**WORK TO BE COMPLETED:** Give the data below again, word for word.
——————
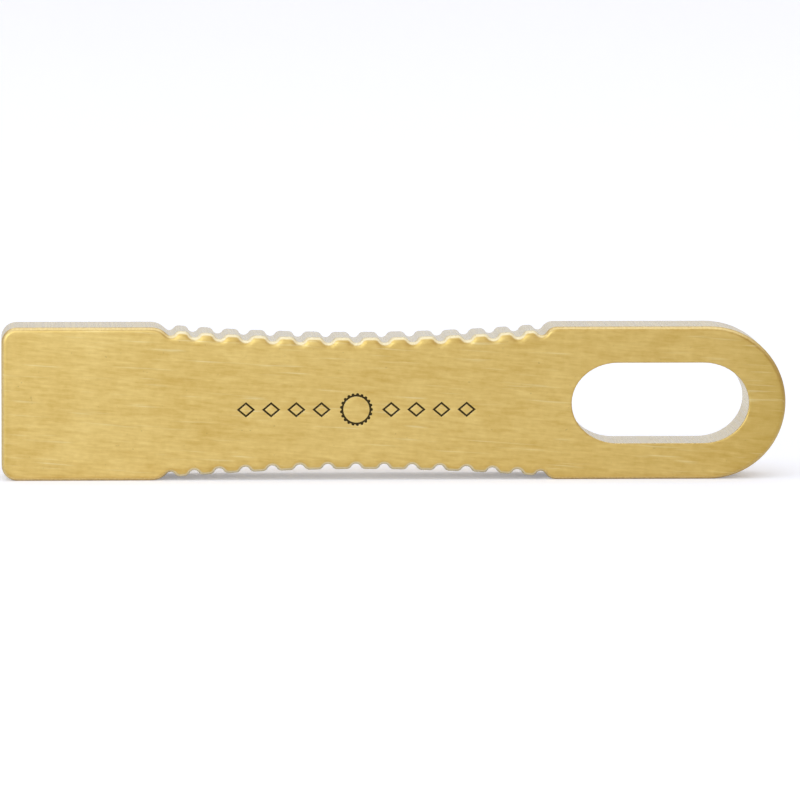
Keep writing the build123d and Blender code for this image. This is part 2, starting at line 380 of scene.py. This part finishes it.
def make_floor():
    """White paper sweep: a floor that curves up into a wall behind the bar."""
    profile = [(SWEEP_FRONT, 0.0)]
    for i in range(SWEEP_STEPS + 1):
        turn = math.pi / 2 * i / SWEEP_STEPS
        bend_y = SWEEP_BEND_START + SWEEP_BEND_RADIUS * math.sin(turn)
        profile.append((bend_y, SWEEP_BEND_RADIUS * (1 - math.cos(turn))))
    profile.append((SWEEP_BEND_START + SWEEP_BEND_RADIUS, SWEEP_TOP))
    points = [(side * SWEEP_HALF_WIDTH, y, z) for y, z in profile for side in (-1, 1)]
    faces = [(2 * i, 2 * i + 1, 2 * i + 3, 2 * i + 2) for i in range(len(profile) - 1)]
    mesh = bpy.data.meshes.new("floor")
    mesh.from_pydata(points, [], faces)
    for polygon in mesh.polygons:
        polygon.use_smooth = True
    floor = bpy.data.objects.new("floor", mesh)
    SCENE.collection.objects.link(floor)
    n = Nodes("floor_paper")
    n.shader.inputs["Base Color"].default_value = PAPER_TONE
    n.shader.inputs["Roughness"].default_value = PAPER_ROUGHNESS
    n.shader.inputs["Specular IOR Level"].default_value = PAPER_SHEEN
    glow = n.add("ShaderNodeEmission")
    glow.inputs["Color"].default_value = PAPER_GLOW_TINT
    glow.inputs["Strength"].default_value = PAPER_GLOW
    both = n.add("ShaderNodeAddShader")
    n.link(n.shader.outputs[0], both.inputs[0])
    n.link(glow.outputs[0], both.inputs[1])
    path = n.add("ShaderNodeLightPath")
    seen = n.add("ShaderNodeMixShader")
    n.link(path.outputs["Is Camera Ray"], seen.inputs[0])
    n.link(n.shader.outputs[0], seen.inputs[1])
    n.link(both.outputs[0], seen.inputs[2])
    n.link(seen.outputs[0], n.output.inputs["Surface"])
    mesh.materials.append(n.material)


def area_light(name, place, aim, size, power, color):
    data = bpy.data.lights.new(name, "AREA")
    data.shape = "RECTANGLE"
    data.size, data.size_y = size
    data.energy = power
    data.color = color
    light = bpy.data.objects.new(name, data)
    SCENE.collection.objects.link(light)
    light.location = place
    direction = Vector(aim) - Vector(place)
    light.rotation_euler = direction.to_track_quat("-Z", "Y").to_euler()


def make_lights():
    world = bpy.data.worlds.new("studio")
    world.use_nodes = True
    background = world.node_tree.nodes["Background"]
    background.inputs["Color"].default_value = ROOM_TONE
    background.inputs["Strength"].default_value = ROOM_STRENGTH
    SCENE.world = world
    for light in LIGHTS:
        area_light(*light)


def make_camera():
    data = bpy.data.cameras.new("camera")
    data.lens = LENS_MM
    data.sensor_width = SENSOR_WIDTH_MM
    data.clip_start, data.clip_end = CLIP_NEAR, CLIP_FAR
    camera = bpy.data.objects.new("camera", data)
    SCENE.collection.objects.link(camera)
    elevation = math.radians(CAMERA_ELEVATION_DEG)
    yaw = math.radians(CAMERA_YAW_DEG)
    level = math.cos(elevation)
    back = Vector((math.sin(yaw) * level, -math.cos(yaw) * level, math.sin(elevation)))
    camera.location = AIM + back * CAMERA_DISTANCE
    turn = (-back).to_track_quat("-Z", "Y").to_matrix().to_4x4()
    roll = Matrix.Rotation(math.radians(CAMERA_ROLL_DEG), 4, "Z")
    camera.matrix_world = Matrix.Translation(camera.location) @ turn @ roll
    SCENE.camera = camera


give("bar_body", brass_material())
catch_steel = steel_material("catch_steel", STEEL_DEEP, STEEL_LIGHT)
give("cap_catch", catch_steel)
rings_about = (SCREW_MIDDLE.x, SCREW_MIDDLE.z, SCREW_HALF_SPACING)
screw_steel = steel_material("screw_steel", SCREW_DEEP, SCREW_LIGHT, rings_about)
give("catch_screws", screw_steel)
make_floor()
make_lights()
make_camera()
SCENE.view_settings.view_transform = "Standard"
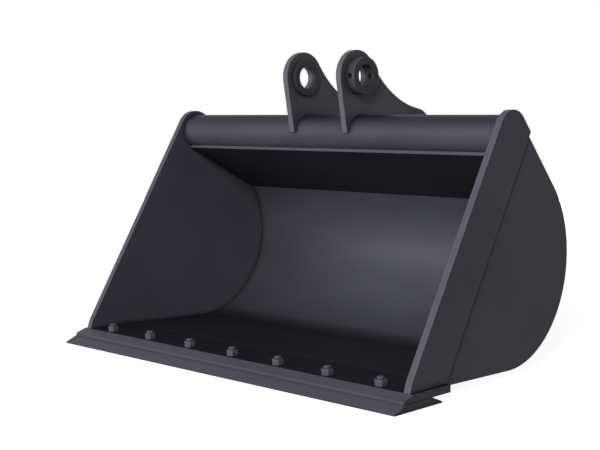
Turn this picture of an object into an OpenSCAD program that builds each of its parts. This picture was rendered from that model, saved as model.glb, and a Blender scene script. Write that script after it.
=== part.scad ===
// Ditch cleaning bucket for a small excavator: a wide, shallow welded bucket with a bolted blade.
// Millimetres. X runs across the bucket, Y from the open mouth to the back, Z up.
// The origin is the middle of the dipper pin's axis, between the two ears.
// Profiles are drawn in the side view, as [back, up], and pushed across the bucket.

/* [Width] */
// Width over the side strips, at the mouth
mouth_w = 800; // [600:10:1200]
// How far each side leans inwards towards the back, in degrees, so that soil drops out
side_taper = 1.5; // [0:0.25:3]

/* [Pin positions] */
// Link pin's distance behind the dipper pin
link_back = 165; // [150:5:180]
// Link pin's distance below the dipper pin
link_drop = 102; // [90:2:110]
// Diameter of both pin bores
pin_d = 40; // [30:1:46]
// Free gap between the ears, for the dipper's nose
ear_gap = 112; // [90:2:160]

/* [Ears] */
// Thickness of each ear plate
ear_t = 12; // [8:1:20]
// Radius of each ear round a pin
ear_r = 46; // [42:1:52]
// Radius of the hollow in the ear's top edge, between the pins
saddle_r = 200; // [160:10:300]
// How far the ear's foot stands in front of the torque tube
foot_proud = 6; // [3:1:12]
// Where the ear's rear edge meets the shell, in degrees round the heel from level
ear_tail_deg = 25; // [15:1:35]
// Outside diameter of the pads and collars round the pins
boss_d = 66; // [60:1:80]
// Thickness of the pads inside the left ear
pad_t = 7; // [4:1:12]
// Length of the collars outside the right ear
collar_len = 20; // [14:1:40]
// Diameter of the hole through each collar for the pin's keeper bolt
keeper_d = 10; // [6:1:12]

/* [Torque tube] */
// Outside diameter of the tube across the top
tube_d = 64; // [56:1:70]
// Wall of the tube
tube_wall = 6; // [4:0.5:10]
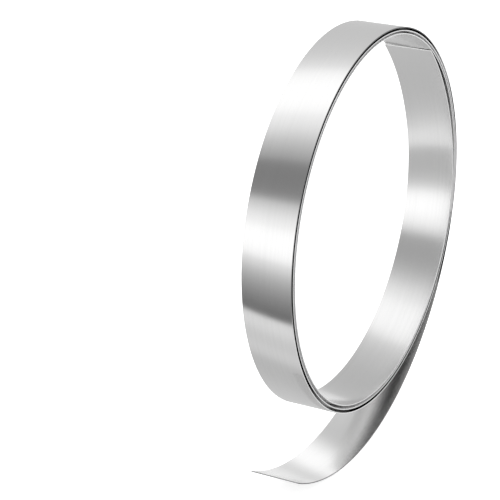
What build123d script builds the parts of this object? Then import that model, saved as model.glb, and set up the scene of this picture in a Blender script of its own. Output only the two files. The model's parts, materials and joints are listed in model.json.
——————
**CORRECT OUTPUT:**
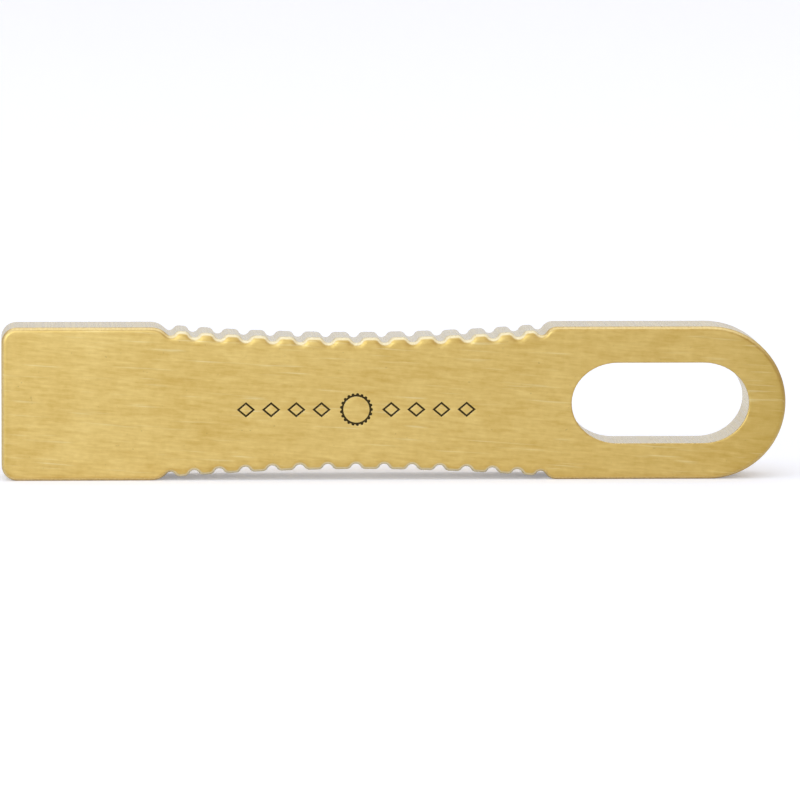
Keep writing the build123d and Blender code for this image. This is part 2, starting at line 380 of scene.py. This part finishes it.
def make_floor():
    """White paper sweep: a floor that curves up into a wall behind the bar."""
    profile = [(SWEEP_FRONT, 0.0)]
    for i in range(SWEEP_STEPS + 1):
        turn = math.pi / 2 * i / SWEEP_STEPS
        bend_y = SWEEP_BEND_START + SWEEP_BEND_RADIUS * math.sin(turn)
        profile.append((bend_y, SWEEP_BEND_RADIUS * (1 - math.cos(turn))))
    profile.append((SWEEP_BEND_START + SWEEP_BEND_RADIUS, SWEEP_TOP))
    points = [(side * SWEEP_HALF_WIDTH, y, z) for y, z in profile for side in (-1, 1)]
    faces = [(2 * i, 2 * i + 1, 2 * i + 3, 2 * i + 2) for i in range(len(profile) - 1)]
    mesh = bpy.data.meshes.new("floor")
    mesh.from_pydata(points, [], faces)
    for polygon in mesh.polygons:
        polygon.use_smooth = True
    floor = bpy.data.objects.new("floor", mesh)
    SCENE.collection.objects.link(floor)
    n = Nodes("floor_paper")
    n.shader.inputs["Base Color"].default_value = PAPER_TONE
    n.shader.inputs["Roughness"].default_value = PAPER_ROUGHNESS
    n.shader.inputs["Specular IOR Level"].default_value = PAPER_SHEEN
    glow = n.add("ShaderNodeEmission")
    glow.inputs["Color"].default_value = PAPER_GLOW_TINT
    glow.inputs["Strength"].default_value = PAPER_GLOW
    both = n.add("ShaderNodeAddShader")
    n.link(n.shader.outputs[0], both.inputs[0])
    n.link(glow.outputs[0], both.inputs[1])
    path = n.add("ShaderNodeLightPath")
    seen = n.add("ShaderNodeMixShader")
    n.link(path.outputs["Is Camera Ray"], seen.inputs[0])
    n.link(n.shader.outputs[0], seen.inputs[1])
    n.link(both.outputs[0], seen.inputs[2])
    n.link(seen.outputs[0], n.output.inputs["Surface"])
    mesh.materials.append(n.material)


def area_light(name, place, aim, size, power, color):
    data = bpy.data.lights.new(name, "AREA")
    data.shape = "RECTANGLE"
    data.size, data.size_y = size
    data.energy = power
    data.color = color
    light = bpy.data.objects.new(name, data)
    SCENE.collection.objects.link(light)
    light.location = place
    direction = Vector(aim) - Vector(place)
    light.rotation_euler = direction.to_track_quat("-Z", "Y").to_euler()


def make_lights():
    world = bpy.data.worlds.new("studio")
    world.use_nodes = True
    background = world.node_tree.nodes["Background"]
    background.inputs["Color"].default_value = ROOM_TONE
    background.inputs["Strength"].default_value = ROOM_STRENGTH
    SCENE.world = world
    for light in LIGHTS:
        area_light(*light)


def make_camera():
    data = bpy.data.cameras.new("camera")
    data.lens = LENS_MM
    data.sensor_width = SENSOR_WIDTH_MM
    data.clip_start, data.clip_end = CLIP_NEAR, CLIP_FAR
    camera = bpy.data.objects.new("camera", data)
    SCENE.collection.objects.link(camera)
    elevation = math.radians(CAMERA_ELEVATION_DEG)
    yaw = math.radians(CAMERA_YAW_DEG)
    level = math.cos(elevation)
    back = Vector((math.sin(yaw) * level, -math.cos(yaw) * level, math.sin(elevation)))
    camera.location = AIM + back * CAMERA_DISTANCE
    turn = (-back).to_track_quat("-Z", "Y").to_matrix().to_4x4()
    roll = Matrix.Rotation(math.radians(CAMERA_ROLL_DEG), 4, "Z")
    camera.matrix_world = Matrix.Translation(camera.location) @ turn @ roll
    SCENE.camera = camera


give("bar_body", brass_material())
catch_steel = steel_material("catch_steel", STEEL_DEEP, STEEL_LIGHT)
give("cap_catch", catch_steel)
rings_about = (SCREW_MIDDLE.x, SCREW_MIDDLE.z, SCREW_HALF_SPACING)
screw_steel = steel_material("screw_steel", SCREW_DEEP, SCREW_LIGHT, rings_about)
give("catch_screws", screw_steel)
make_floor()
make_lights()
make_camera()
SCENE.view_settings.view_transform = "Standard"
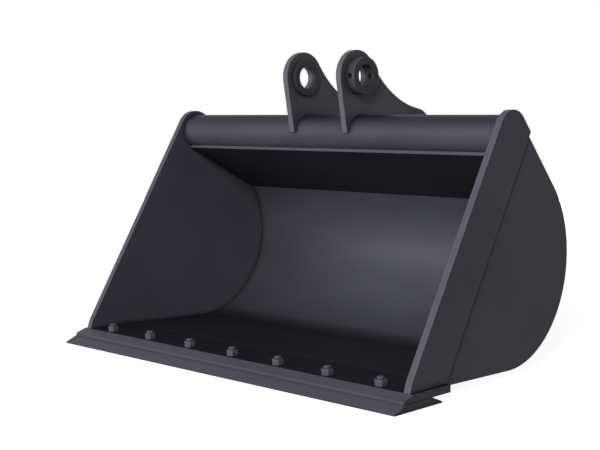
Turn this picture of an object into an OpenSCAD program that builds each of its parts. This picture was rendered from that model, saved as model.glb, and a Blender scene script. Write that script after it.
=== part.scad ===
// Ditch cleaning bucket for a small excavator: a wide, shallow welded bucket with a bolted blade.
// Millimetres. X runs across the bucket, Y from the open mouth to the back, Z up.
// The origin is the middle of the dipper pin's axis, between the two ears.
// Profiles are drawn in the side view, as [back, up], and pushed across the bucket.

/* [Width] */
// Width over the side strips, at the mouth
mouth_w = 800; // [600:10:1200]
// How far each side leans inwards towards the back, in degrees, so that soil drops out
side_taper = 1.5; // [0:0.25:3]

/* [Pin positions] */
// Link pin's distance behind the dipper pin
link_back = 165; // [150:5:180]
// Link pin's distance below the dipper pin
link_drop = 102; // [90:2:110]
// Diameter of both pin bores
pin_d = 40; // [30:1:46]
// Free gap between the ears, for the dipper's nose
ear_gap = 112; // [90:2:160]

/* [Ears] */
// Thickness of each ear plate
ear_t = 12; // [8:1:20]
// Radius of each ear round a pin
ear_r = 46; // [42:1:52]
// Radius of the hollow in the ear's top edge, between the pins
saddle_r = 200; // [160:10:300]
// How far the ear's foot stands in front of the torque tube
foot_proud = 6; // [3:1:12]
// Where the ear's rear edge meets the shell, in degrees round the heel from level
ear_tail_deg = 25; // [15:1:35]
// Outside diameter of the pads and collars round the pins
boss_d = 66; // [60:1:80]
// Thickness of the pads inside the left ear
pad_t = 7; // [4:1:12]
// Length of the collars outside the right ear
collar_len = 20; // [14:1:40]
// Diameter of the hole through each collar for the pin's keeper bolt
keeper_d = 10; // [6:1:12]

/* [Torque tube] */
// Outside diameter of the tube across the top
tube_d = 64; // [56:1:70]
// Wall of the tube
tube_wall = 6; // [4:0.5:10]
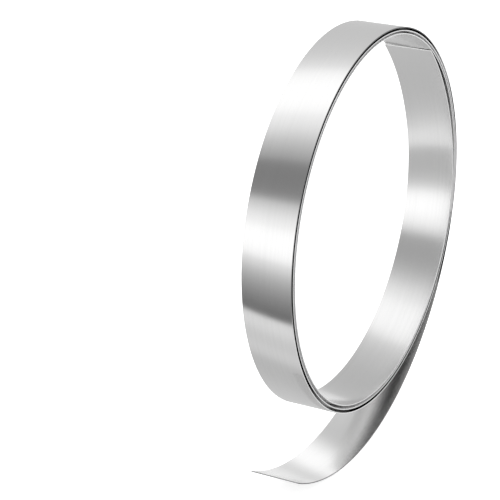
What build123d script builds the parts of this object? Then import that model, saved as model.glb, and set up the scene of this picture in a Blender script of its own. Output only the two files. The model's parts, materials and joints are listed in model.json.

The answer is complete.